*Task prompt*. For each line below that includes the word "part", make a copy.

>>>>

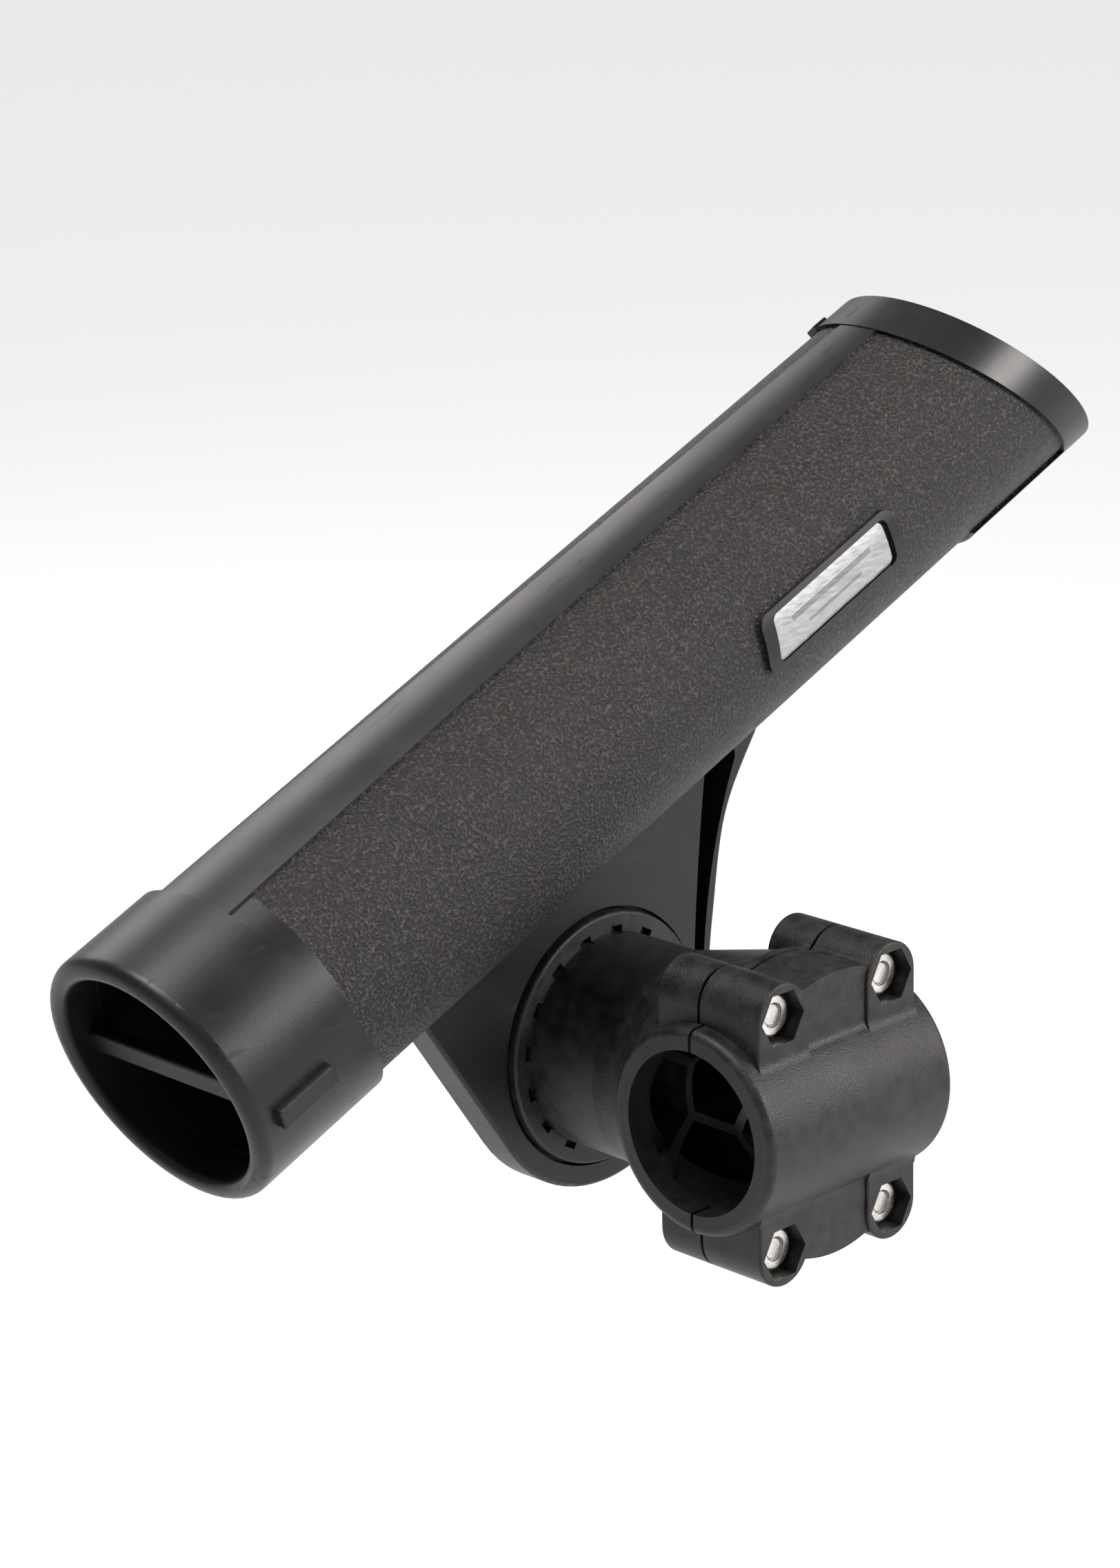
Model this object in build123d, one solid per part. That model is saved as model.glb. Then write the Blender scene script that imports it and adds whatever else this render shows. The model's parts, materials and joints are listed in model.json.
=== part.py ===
from build123d import *
import math
import os

# Rail-mount fishing rod holder: an open tube with a bracket plate, turned about a neck
# that grows out of the base half of a two-piece rail clamp.
# Millimetres. Origin: centre of the rail bore. +X along the rail, +Y from the clamp
# towards the tube, +Z up.

# ---------------------------------------------------------------- driving dimensions
# rail clamp
RAIL_R = 16.0            # bore for a 1 1/4 inch rail
CLAMP_R = 20.2           # outside of the clamp cylinder
CLAMP_LENGTH = 51.0      # along the rail
CLAMP_END_FILLET = 1.7
SPLIT_GAP = 0.7          # open gap between the two halves
EAR_SPLIT_Y = 1.15       # middle of that gap out at the bolt bosses
DISC_R = 28.0            # round web that joins the four bolt bosses
DISC_HALF_X = 20.0       # the web stops short of the clamp's ends
DISC_FRONT_Y = -13.0
DISC_BACK_Y = 3.2
DISC_BLEND_R = 2.6       # concave blend from the web's face to the clamp cylinder
BOLT_X = 15.0            # bolt pattern, half spacings
BOLT_Z = 23.1
BOSS_R = 6.7
BOSS_FRONT_Y = -13.7
BOSS_BACK_Y = 11.9
BOSS_BLEND_R = 3.5
EAR_FILLET = 1.5         # between boss and web
FLARE_R = 27.6           # cone from the web's back down to the neck
FLARE_END_Y = 29.5

# clamp fasteners (No. 10 pan head screw and nylon-insert nut)
SCREW_R = 2.40
SCREW_HOLE_R = 2.70
SCREW_HEAD_R = 4.55
SCREW_HEAD_H = 2.9
HEAD_BORE_R = 4.9
HEAD_SEAT_Y = 8.7
SCREW_END_Y = -10.7
NUT_AF = 9.5
NUT_POCKET_AF = 9.8
NUT_FLOOR_Y = -5.2       # bottom of the hex pocket
NUT_HEX_H = 4.1
NUT_CROWN_R = 4.3
NUT_CROWN_H = 1.9
NUT_BORE_R = 2.44        # running clearance on the screw

# neck and toothed joint
NECK_R = 21.4
FLANGE_R = 25.4
FLANGE_FRONT_Y = 46.2
FLANGE_BACK_Y = 49.5
RIM_NOTCHES = 16
NOTCH_PHASE = 15.0       # degrees from +X towards +Z
NOTCH_W = 3.0
NOTCH_DEPTH = 1.6
TEETH = 24               # face teeth, 15 degree steps
TOOTH_ANGLE = 4.6
TOOTH_H = 1.0
TOOTH_R_IN = 12.0
TOOTH_R_OUT = 24.0
JOINT_GAP = 0.2

# coring of the base half
WALL = 2.8
RIB_T = 1.7
END_WALL = 5.0
CORE_DEPTH_Y = 39.0
HEX_POCKET_AF = 16.4
HEX_FLOOR_Y = 36.0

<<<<

*Answer for this exercise*.
Model this object in build123d, one solid per part. That model is saved as model.glb. Then write the Blender scene script that imports it and adds whatever else this render shows. The model's parts, materials and joints are listed in model.json.
=== part.py ===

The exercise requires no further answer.